## Supplied data
################

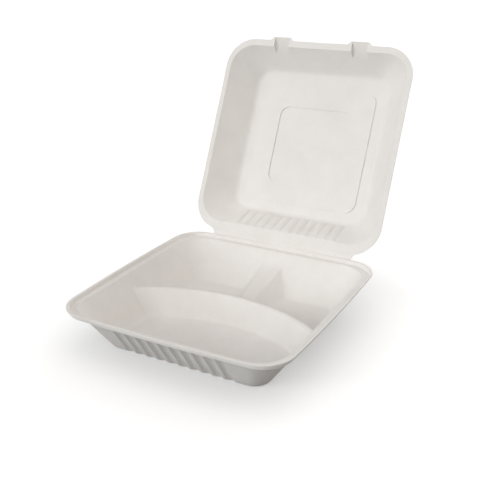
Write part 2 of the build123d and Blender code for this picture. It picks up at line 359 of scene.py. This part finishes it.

################

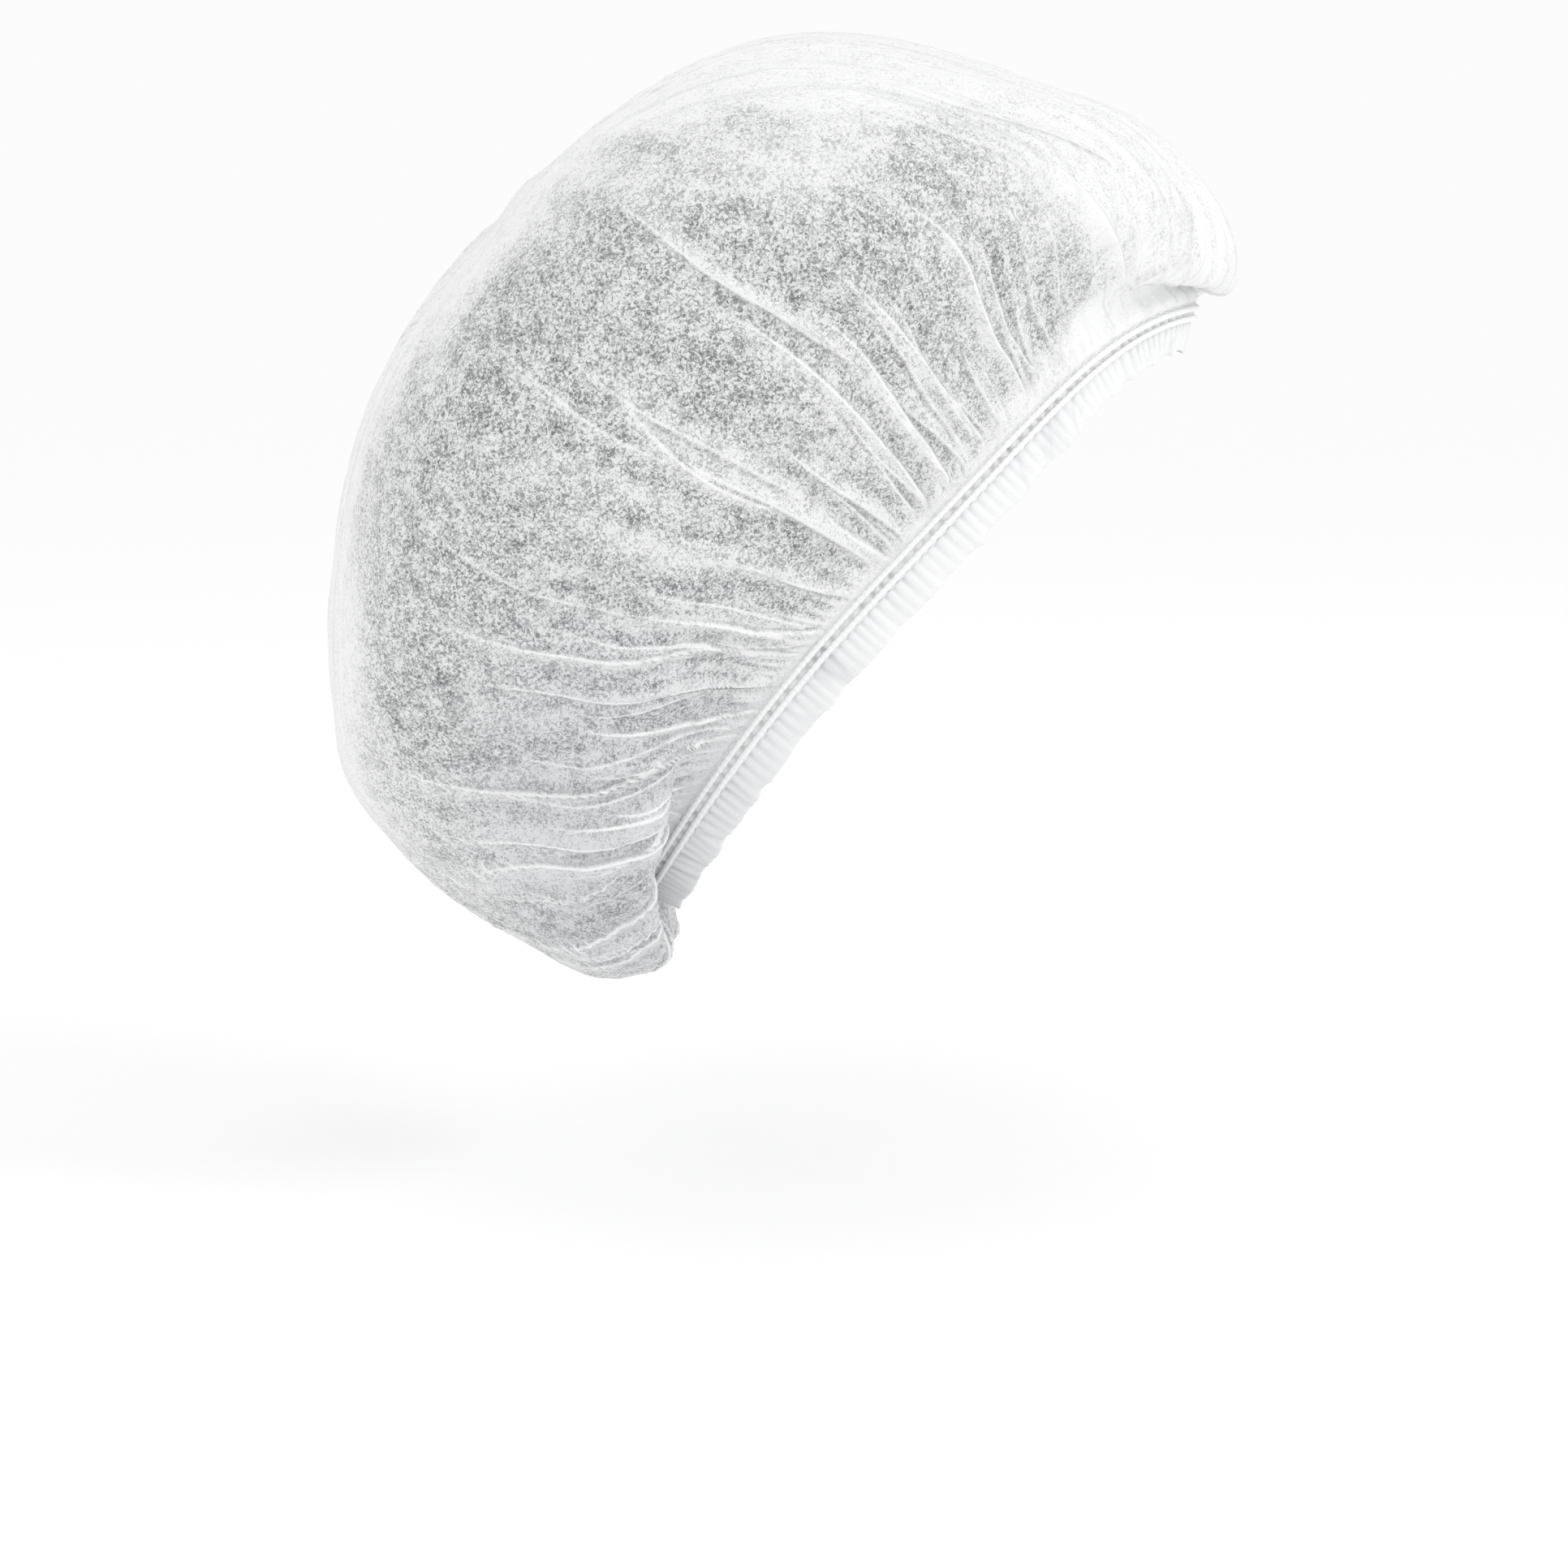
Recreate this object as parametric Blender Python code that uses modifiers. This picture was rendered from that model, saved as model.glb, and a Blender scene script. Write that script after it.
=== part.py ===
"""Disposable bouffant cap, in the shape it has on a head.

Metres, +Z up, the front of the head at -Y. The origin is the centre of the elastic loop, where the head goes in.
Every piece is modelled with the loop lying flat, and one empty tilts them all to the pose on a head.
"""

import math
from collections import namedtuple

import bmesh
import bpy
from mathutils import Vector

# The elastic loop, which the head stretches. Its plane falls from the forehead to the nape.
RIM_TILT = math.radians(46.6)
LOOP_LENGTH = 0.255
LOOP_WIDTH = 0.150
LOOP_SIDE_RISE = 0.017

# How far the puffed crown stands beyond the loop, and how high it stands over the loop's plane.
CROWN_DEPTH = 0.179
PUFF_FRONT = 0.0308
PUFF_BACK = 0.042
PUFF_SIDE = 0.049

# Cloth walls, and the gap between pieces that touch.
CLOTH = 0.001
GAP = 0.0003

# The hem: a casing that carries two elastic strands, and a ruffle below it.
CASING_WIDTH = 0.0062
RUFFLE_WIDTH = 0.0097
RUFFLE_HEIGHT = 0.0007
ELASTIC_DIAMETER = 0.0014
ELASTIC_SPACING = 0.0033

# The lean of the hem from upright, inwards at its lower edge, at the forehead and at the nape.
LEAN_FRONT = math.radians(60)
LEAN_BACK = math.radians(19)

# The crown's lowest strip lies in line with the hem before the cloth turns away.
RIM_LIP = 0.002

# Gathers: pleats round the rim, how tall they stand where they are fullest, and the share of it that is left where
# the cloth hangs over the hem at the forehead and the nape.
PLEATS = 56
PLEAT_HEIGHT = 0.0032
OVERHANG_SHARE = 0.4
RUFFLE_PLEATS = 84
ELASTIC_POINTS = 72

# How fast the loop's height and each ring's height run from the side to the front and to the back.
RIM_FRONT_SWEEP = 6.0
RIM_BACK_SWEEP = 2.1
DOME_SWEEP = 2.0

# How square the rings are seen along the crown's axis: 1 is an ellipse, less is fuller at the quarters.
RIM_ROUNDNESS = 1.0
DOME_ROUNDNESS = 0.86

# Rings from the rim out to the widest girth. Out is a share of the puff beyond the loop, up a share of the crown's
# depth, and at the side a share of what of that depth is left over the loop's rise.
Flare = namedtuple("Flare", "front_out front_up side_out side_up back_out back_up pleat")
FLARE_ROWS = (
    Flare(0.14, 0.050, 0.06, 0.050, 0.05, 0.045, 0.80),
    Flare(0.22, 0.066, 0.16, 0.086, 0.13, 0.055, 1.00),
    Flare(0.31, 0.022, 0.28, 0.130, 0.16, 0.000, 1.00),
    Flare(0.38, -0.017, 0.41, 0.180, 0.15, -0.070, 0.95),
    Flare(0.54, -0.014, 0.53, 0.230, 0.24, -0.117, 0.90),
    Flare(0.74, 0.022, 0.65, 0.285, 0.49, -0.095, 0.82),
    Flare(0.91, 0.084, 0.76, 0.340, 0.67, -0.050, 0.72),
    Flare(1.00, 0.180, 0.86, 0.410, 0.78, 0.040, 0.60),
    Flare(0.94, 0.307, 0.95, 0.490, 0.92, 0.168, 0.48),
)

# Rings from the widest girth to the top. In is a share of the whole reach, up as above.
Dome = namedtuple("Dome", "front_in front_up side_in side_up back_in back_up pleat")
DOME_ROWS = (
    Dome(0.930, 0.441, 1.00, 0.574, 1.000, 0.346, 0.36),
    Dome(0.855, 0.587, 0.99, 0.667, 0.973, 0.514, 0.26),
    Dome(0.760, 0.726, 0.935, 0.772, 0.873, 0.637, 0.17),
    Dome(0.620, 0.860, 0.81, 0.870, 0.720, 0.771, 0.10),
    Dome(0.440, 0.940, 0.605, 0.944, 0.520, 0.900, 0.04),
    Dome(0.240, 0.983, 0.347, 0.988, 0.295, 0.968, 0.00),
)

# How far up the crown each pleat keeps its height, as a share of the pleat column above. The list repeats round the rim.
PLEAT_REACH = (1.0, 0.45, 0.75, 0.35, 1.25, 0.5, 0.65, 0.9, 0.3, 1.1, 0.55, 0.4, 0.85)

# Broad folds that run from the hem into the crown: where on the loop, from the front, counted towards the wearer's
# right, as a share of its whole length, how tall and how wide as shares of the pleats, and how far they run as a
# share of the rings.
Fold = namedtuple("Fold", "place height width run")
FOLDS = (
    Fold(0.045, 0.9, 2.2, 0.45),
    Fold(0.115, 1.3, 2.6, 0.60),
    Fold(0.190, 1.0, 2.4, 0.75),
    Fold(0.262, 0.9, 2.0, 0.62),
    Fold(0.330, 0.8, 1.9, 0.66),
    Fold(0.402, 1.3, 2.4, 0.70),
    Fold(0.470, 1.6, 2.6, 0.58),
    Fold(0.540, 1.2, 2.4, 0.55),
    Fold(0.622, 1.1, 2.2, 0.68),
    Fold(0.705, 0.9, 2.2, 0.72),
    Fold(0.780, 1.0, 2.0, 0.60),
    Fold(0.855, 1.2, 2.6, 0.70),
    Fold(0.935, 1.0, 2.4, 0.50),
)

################

## Exercise details
Using the entries above, give again exactly the lines from the line holding "Recreate this object" through the line holding "from mathutils import Vector". Include both end lines and nothing else.

## Output of the exercise
Recreate this object as parametric Blender Python code that uses modifiers. This picture was rendered from that model, saved as model.glb, and a Blender scene script. Write that script after it.
=== part.py ===
"""Disposable bouffant cap, in the shape it has on a head.

Metres, +Z up, the front of the head at -Y. The origin is the centre of the elastic loop, where the head goes in.
Every piece is modelled with the loop lying flat, and one empty tilts them all to the pose on a head.
"""

import math
from collections import namedtuple

import bmesh
import bpy
from mathutils import Vector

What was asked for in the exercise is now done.